To further help us realize our aspiration of implementing a world-class integration, the executive team, led by the CEO and CFO, puts its best people forward to work on integration planning. I think this was really where the magic happened. We stayed focused on the four most material value drivers for a successful integration, including where the best synergies were and how to capture them. In any integration, not everything is of equal importance. If you make too many things equally important, the odds are you’ll probably lose sight of why you’re doing the deal in the first place.
We also paid a lot of attention to how we would retain the best talent in the combined group. Rather than be driven by a preference for employees within any one of the companies, the priority was always about doing what’s right for the newly combined organization in a way that was equally fair, respectful, and transparent to all employees.
Coming into the planning phase, we also knew quite a bit about BG, and we felt we could learn a lot from them and use those insights to reset the Shell Group. Finally, in getting people ready for Day One, we were always very clear about accountability. Everyone knew who would be the leader in each country or for each function on Day One, and we fully equipped those leaders with transition guides and briefings to ensure that the integration, from Day One onward, would go smoothly.
For the integration journey itself, which began on February 15, 2016, and went on through December 2016, we created three easy-to-understand phases—discover, define, and implement—to structure and drive the integration process, which went at different speeds in different areas of the business, depending on the scale and complexity of integration. These phases also provided handrails for our employees to make sense of the change. By the end of 2016, we had gone from two groups of companies to one group of companies, which was faster and more drama free than many observers, outside and within our organization, initially expected. But that demonstrates the resolve both companies had to succeed and deliver a world-class integration.
McKinsey: What do you see as the most important lessons you learned from this experience?
Huibert Vigeveno: I see many lessons. First, get the best people from both organizations involved in the integration team and define your vision of success from the outset. You’ll need support from the most senior executives to do this. Second, during planning, stay focused on what matters most to the success of the integration—what will best help you achieve the objectives you’re trying to reach by undertaking the deal in the first place. Third, accept that you probably don’t have all the answers. Seek guidance or support from others in your industry, or even outside your sector, who have dealt with challenges similar to yours during M&A transactions.
Fourth, don’t assume you should always use a standardized handbook to guide your integration. In Shell, the last time we did something of this scale was in 1907. Obviously, we’ve conducted some acquisitions throughout the years, but things change over time. What might have worked for an M&A transaction ten years ago won’t necessarily work today. For example, businesses are less focused on command and control now and more focused on collaboration, so you need to adapt to that. You have to start with an open mind instead of taking an overly preconceived approach just because it’s written down somewhere from an earlier deal.

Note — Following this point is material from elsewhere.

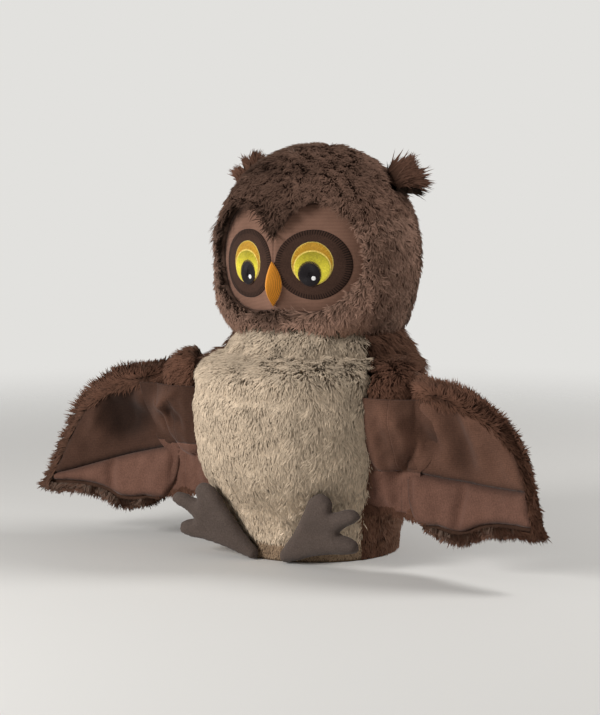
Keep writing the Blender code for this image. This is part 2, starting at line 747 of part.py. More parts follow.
def make_face(owl, cup):
    """Two velour face panels over the neck's hollow, and on each an eye of stacked cloth layers.

    Both eyes have their glint towards the owl's left.
    """
    half = face_half_outline()
    step = FACE_STEP
    shrink = SEAM / 2
    border = half.copy()
    border[:, 0] = np.maximum(border[:, 0], 0) + shrink
    count = max(3, round((border[0, 1] - border[-1, 1]) / step))
    middle = np.linspace(border[-1], border[0], count + 1)[1:-1]
    middle[:, 0] = shrink
    outline = np.vstack((border, middle))
    panel = cushion_mesh("face_panel_left", outline, step,
                         lambda flat, _: head_front(flat, HEAD_PLUSH),
                         lambda flat, _: face_surface(flat, 0), front_place)
    eye_x, eye_z = EYE_OFFSET, EYE_HEIGHT
    gold_z = eye_z + GOLD_RISE
    pupil_z = eye_z - PUPIL_DROP
    layers = [
        ("eye_disc", "disc", (eye_x, eye_z, DISC_HALF_WIDTH, DISC_HALF_HEIGHT), DISC_THICKNESS),
        ("eye_gold", "gold", (eye_x, gold_z, GOLD_HALF_WIDTH, GOLD_HALF_HEIGHT), LAYER_THICKNESS),
        ("eye_yellow", "yellow", (eye_x, gold_z - YELLOW_DROP, YELLOW_HALF_WIDTH, YELLOW_HALF_HEIGHT),
         LAYER_THICKNESS),
        ("pupil", "pupil", (eye_x, pupil_z, PUPIL_HALF_WIDTH, PUPIL_HALF_HEIGHT), LAYER_THICKNESS),
    ]
    meshes = [("face_panel", "face", panel)]
    lift = GAP
    for name, colour_name, shape, thickness in layers:
        mesh = face_layer(name + "_left", ellipse(*shape, EYE_SEGMENTS), min(shape[2] / 2, FACE_STEP),
                          lift, thickness)
        meshes.append((name, colour_name, mesh))
        lift += thickness + GAP
    for name, colour_name, mesh in meshes:
        other = mirrored(mesh, name + "_right")
        for full_name, shape in ((name + "_left", mesh), (name + "_right", other)):
            piece = owl.piece(full_name, shape, NECK_PIVOT, colour_name)
            if name == "face_panel":
                boolean(piece, cup)
    for side in (1, -1):
        name = side_name("glint", side)
        outline = ellipse(eye_x + side * GLINT_OFFSET, pupil_z - GLINT_DROP, GLINT_RADIUS, GLINT_RADIUS,
                          EYE_SEGMENTS // 2)
        glint = face_layer(name, outline, GLINT_RADIUS / 2, lift, LAYER_THICKNESS)
        owl.piece(name, glint if side > 0 else mirrored(glint, name), NECK_PIVOT, "glint")


def make_beak(owl):
    """The stuffed beak, pointed at both ends, with a ridge down its middle."""
    places = np.linspace(0, 1, BEAK_ROWS)
    widths = smooth_table(BEAK_WIDTH_SHARES, places)[:, 0] * BEAK_HALF_WIDTH
    heights = BEAK_TOP - places * BEAK_LENGTH
    right = np.column_stack((widths, heights))
    outline = np.vstack((right, right[-2:0:-1] * (-1, 1)))
    seat = 2 * GAP + DISC_THICKNESS

    def bulge(flat, _):
        place = np.clip((BEAK_TOP - flat[:, 1]) / BEAK_LENGTH, 0, 1)
        width = np.interp(place, places, widths) + GAP
        ridge = np.clip(1 - np.abs(flat[:, 0]) / width, 0, 1)
        fullness = np.sin(math.pi * place**BEAK_SWELL_POWER)
        return face_surface(flat, seat) - LAYER_THICKNESS - BEAK_DEPTH * fullness * ridge**BEAK_RIDGE_POWER

    mesh = cushion_mesh("beak", outline, BEAK_STEP, lambda flat, _: face_surface(flat, seat), bulge,
                        front_place)
    owl.piece("beak", mesh, NECK_PIVOT, "beak")


# Ear tufts

def tuft_frame():
    """Centre of the left tuft's ball, the direction it leans and the head's outward direction there."""
    toward = np.array((TUFT_SIDE, TUFT_BACK, TUFT_RISE))
    centre = head_points(toward[None] / np.linalg.norm(toward), TUFT_SINK)[0]
    width, depth, rise, _ = head_radii(TUFT_SINK)
    offset = centre - (0, 0, HEAD_HEIGHT)
    sizes = np.array((width, depth, rise))
    shares = np.abs(offset / sizes)
    plan = (shares[:2]**HEAD_PLAN_POWER).sum()**(1 / HEAD_PLAN_POWER)
    slopes = np.append(plan**(HEAD_TOP_POWER - HEAD_PLAN_POWER) * shares[:2]**(HEAD_PLAN_POWER - 1),
                       shares[2]**(HEAD_TOP_POWER - 1))
    outward = np.sign(offset) * slopes / sizes
    outward = outward / np.linalg.norm(outward)
    lean = np.array(TUFT_LEAN) / np.linalg.norm(TUFT_LEAN)
    return Vector(centre), Vector(lean), Vector(outward)


def make_tufts(owl):
    """Spiky ear tufts on small balls let into the head."""
    centre, lean, outward = tuft_frame()
    across = outward.cross(lean).normalized()
    up = lean.cross(across).normalized()
    outline = np.array(TUFT_OUTLINE_SHARES) * (TUFT_LENGTH, TUFT_HALF_WIDTH)
    axes = np.array((lean, across, up))

    def place(flat, height):
        return np.column_stack((flat, height)) @ axes + np.array(centre)

    def face(flat, distance):
        return crown(distance, TUFT_HALF_THICKNESS, GAP, TUFT_HALF_THICKNESS)

    blade = cushion_mesh("tuft_left", outline, TUFT_HALF_THICKNESS,
                         lambda flat, distance: -face(flat, distance), face, place)
    other = mirrored(blade, "tuft_right")
    for side, mesh in ((1, blade), (-1, other)):
        name = side_name("tuft", side)
        tuft = owl.piece(name, mesh, sided(centre, side), "tuft")
        ball = owl.cutter(name + "_ball", ball_mesh(name + "_ball", TUFT_BALL, TUFT_BALL_SEGMENTS),
                          sided(centre, side))
        boolean(tuft, ball, "UNION")


# Wings

def wing_place(flat, back):
    """Place flat wing points (out along the wing, up) and their offset to the back."""
    out, up = flat[:, 0], flat[:, 1]
    x = SHOULDER.x + out * math.cos(WING_TURN) + back * math.sin(WING_TURN)
    y = SHOULDER.y - out * math.sin(WING_TURN) + back * math.cos(WING_TURN)
    return np.column_stack((x, y, SHOULDER.z + up))


def wing_cup(flat):
    """Backward bulge of the wing's middle, which makes its inner side hollow."""
    centred = flat / (WING_LENGTH, WING_DROP) - np.array(WING_CUP_CENTRE_SHARES)
    reach = np.clip((centred**2).sum(1) / WING_CUP_REACH_SHARE**2, 0, 1)
    return WING_CUP * ((1 - reach)**2 - WING_CUP_RIM_SHARE)


def offset_outline(outline, distance):
    """Shrink a closed outline by moving each point inwards, without the loops that this makes at tips."""
    ahead = np.roll(outline, -1, axis=0) - np.roll(outline, 1, axis=0)
    normal = np.column_stack((-ahead[:, 1], ahead[:, 0]))
    normal /= np.linalg.norm(normal, axis=1)[:, None]
    area = (outline[:, 0] * np.roll(outline[:, 1], -1) - np.roll(outline[:, 0], -1) * outline[:, 1]).sum()
    moved = outline + normal * math.copysign(distance, area)
    return moved[edge_distance(moved, outline) > distance * OFFSET_SHARE]


def split_by_seam(outline, seam, above):
    """Part of an outline above or below the seam line, less half the seam's width."""
    level = np.interp(outline[:, 0], seam[:, 0], seam[:, 1])
    sign = 1 if above else -1
    keep = (outline[:, 1] - level) * sign > SEAM_MARGIN
    start = next(i for i in range(len(keep)) if keep[i] and not keep[i - 1])
    rest = [index % len(keep) for index in range(start, start + keep.sum())]
    kept = outline[rest]
    left, right = sorted((kept[0, 0], kept[-1, 0]))
    count = round((right - left) / OUTLINE_STEP)
    places = np.linspace(left, right, count + 1)
    if kept[-1, 0] > kept[0, 0]:
        places = places[::-1]
    line = np.column_stack((places, np.interp(places, seam[:, 0], seam[:, 1]) + sign * SEAM / 2))
    return np.vstack((kept, line))


def make_wings(owl):
    """Fur on the back of each wing and velour on its hollow front, cut to the shoulder ball."""
    outline = curve_through(np.array(WING_OUTLINE_SHARES) * (WING_LENGTH, WING_DROP), OUTLINE_STEP)
    velour = offset_outline(outline, FUR_RIM)
    seam = curve_through(np.array(WING_SEAM_SHARES) * (WING_LENGTH, WING_DROP), OUTLINE_STEP, closed=False)

    def back(flat, distance):
        return wing_cup(flat) + crown(distance, WING_ROUNDING, WING_EDGE / 2, WING_FUR)

    def middle(flat, _):
        return wing_cup(flat)

    def velour_back(flat, _):
        return wing_cup(flat) - GAP - VELOUR_SLACK

    def velour_front(flat, distance):
        return velour_back(flat, distance) - crown(distance, VELOUR_ROUNDING, WING_EDGE / 4, WING_VELOUR)

    step = WING_STEP
    meshes = [
        ("wing_fur", "back_fur", cushion_mesh("wing_fur_left", outline, step, middle, back, wing_place)),
        ("wing_velour", "velour", cushion_mesh("wing_velour_left", split_by_seam(velour, seam, True), step,
                                               velour_front, velour_back, wing_place)),
        ("wing_feathers", "feathers", cushion_mesh("wing_feathers_left", split_by_seam(velour, seam, False),
                                                   step, velour_front, velour_back, wing_place)),
    ]
    for side in (1, -1):
        pivot = sided(SHOULDER, side)
        hole = owl.cutter(side_name("wing_root", side),
                          ball_mesh("wing_root", SHOULDER_RADIUS + BALL_CLEARANCE, BALL_SEGMENTS), pivot)
        for name, colour_name, mesh in meshes:
            full_name = side_name(name, side)
            shape = mesh.copy() if side > 0 else mirrored(mesh, full_name)
            piece = owl.piece(full_name, shape, pivot, colour_name)
            boolean(piece, hole)
        name = side_name("shoulder", side)
        owl.piece(name, shoulder_mesh(name, side), pivot, "back_fur")


def shoulder_mesh(name, side):
    """The shoulder ball, placed at its own pivot."""
    mesh = ball_mesh(name, SHOULDER_RADIUS, BALL_SEGMENTS)
    mesh.transform(Matrix.Translation(sided(SHOULDER, side)))
    return mesh


# Feet

def make_feet(owl):
    """Flat stuffed feet with three toes, standing on their heels against the hem."""
    outline = curve_through(np.array(FOOT_OUTLINE_SHARES) * (FOOT_LENGTH, FOOT_RISE), FOOT_OUTLINE_STEP)
    hem_front = HEM_FORWARD + HEM_HALF_DEPTH * math.sqrt(1 - (FOOT_INNER / HEM_HALF_WIDTH)**2)
    heel = Vector((FOOT_INNER, -(hem_front + GAP + FOOT_HALF_THICKNESS - FOOT_NESTLE),
                   FOOT_HALF_THICKNESS + GAP))
    pivot = heel - Vector((0, FOOT_HINGE_FORWARD, FOOT_HINGE_DROP))

    def place(flat, back):
        x = heel.x + flat[:, 0]
        y = heel.y - flat[:, 1] * math.sin(FOOT_LEAN) + back * math.cos(FOOT_LEAN)
        z = heel.z + flat[:, 1] * math.cos(FOOT_LEAN) + back * math.sin(FOOT_LEAN)
        return np.column_stack((x, y, z))

    def back(flat, distance):
        return crown(distance, FOOT_ROUNDING, FOOT_EDGE, FOOT_HALF_THICKNESS)

    mesh = cushion_mesh("foot_left", outline, FACE_STEP, lambda flat, d: -back(flat, d), back, place)
    other = mirrored(mesh, "foot_right")
    owl.piece("foot_left", mesh, pivot, "foot")
    owl.piece("foot_right", other, sided(pivot, -1), "foot")


def make_head(owl):
    """Head skin, stuffing, face, beak and tufts, hollowed over the neck."""
    cup = owl.cutter("neck_cup", ball_mesh("neck_cup", CUP_RADIUS, CUP_SEGMENTS), NECK_PIVOT)
    centre = tuft_frame()[0]
    tuft_holes = []
    for side in (1, -1):
        name = side_name("tuft_hole", side)
        tuft_holes.append(owl.cutter(name, ball_mesh(name, TUFT_BALL + BALL_CLEARANCE, TUFT_BALL_SEGMENTS),
                                     sided(centre, side)))
    make_head_skin(owl, cup, tuft_holes)
    make_head_core(owl, cup, tuft_holes)
    make_face(owl, cup)
    make_beak(owl)
    make_tufts(owl)


def main():
    """Build the whole owl."""
    clear_scene()
    owl = Owl()
    make_body(owl)
    make_neck(owl)
    make_head(owl)
    make_wings(owl)
    make_feet(owl)


main()
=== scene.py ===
"""Looks of a stuffed owl glove puppet: fur, velour, felt, embroidery and a plain stage.

Metres, +Z up. The owl looks along -Y and its left side is +X.
"""
import math

import bmesh
import bpy
import numpy as np
from bpy.props import FloatProperty, FloatVectorProperty, PointerProperty
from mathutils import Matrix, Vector
from mathutils.geometry import delaunay_2d_cdt


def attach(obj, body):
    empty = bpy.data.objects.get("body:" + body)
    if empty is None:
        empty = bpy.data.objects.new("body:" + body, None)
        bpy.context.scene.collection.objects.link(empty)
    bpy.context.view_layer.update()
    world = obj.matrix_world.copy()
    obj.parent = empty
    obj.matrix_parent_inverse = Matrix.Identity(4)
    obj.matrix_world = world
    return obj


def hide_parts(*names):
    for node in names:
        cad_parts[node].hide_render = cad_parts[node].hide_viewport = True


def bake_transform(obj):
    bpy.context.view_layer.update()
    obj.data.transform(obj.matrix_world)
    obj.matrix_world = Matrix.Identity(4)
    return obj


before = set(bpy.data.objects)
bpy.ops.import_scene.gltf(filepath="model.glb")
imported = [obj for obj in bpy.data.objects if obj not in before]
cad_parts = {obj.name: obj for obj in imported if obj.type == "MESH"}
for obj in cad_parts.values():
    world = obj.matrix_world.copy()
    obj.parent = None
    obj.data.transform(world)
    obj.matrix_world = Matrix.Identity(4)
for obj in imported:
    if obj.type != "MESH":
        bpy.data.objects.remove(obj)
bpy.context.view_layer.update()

bl_info = {
    "name": "Stuffed Owl Glove Puppet",
    "version": (1, 0, 0),
    "blender": (4, 5, 0),
    "location": "View3D > Sidebar > Owl",
    "description": "Fur, velour, felt and embroidery of a stuffed owl glove puppet",
    "category": "Object",
}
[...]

Fifth, the policies, processes, or procedures you use matter much less than the ecosystem or culture you create together with the company you are acquiring. With BG Group, Sinead Lynch—my counterpart for integration planning—and I were very clear that our teams should start working together immediately at a neutral location. Co-location allows for co-creation. We could not have achieved what we did if we had worked separately during this planning phase—although we were very conscious, of course, that before antitrust approvals were obtained, we needed to ensure that we operated our businesses entirely independently.
And sixth, go into every M&A with an open mind to what you can learn. Observe as much as you can, and always try to do what’s best for the combined group you’re trying to create. A learning mind-set and openness are very important to the people in the company you’re acquiring. If they see that you mean what you say, they will often replicate that behavior. You can then build trust and rapport quickly and create something unique, taking the “best of both” forward together as we have done in this integration.
McKinsey: What did you do, personally, to help make sure this integration succeeded?
Huibert Vigeveno: I always said that we’ve got one team with one mind-set. It didn’t matter to me if people were from Shell or BG—we were all here to drive toward a world-class integration. I also ensured that we had diversity within the integration-planning team. Some people had very strong technical competencies and others had very strong functional ones, like finance and HR. But what they all had in common was a desire to build something unique out of this integration and do the right thing for the combined group and the people involved.
I also adapted my leadership style. Sometimes I’ve used what I call a university style, which means someone comes to me with an update or an issue; we talk about it; and I say, “OK, you’re going in the right direction. Let’s touch base in three or four weeks.” Other times, I’ve used what I call a schoolteacher style, where I need to get more involved and be more directive because it looks like a project is derailing.
Sinead and I received weekly status reports on the integration activities taking place in the different countries and functions. We used those reports to see a comprehensive picture of integration and what kinds of challenges the teams were facing and to determine if further work was required. That helped us keep a finger on the pulse of the organization. You cannot delegate that. As transition CEO, it was my main accountability.
McKinsey: What do you hope for the combined group’s future?
Huibert Vigeveno: It’s not really about hoping—it’s about believing what will happen. I believe we will regain the number-one position in the energy industry. I mentioned 1907 as the last time that we did something of this scale, when Royal Dutch and Shell Transport and Trading merged. The merger involved taking the assets from both companies and creating a unique culture. After 1907, Royal Dutch Shell became the industry leader in terms of shareholder returns. I am convinced that if we continue the way we’re operating now, integrating BG and using insights from BG to reset Shell, we will regain that number-one position quickly.
Forty years from now, when people look back at the history of Royal Dutch Shell, they will say that 1907 and 2016 were the pivotal years that enabled the company to achieve the top position in its industry, which is really what we’re striving for.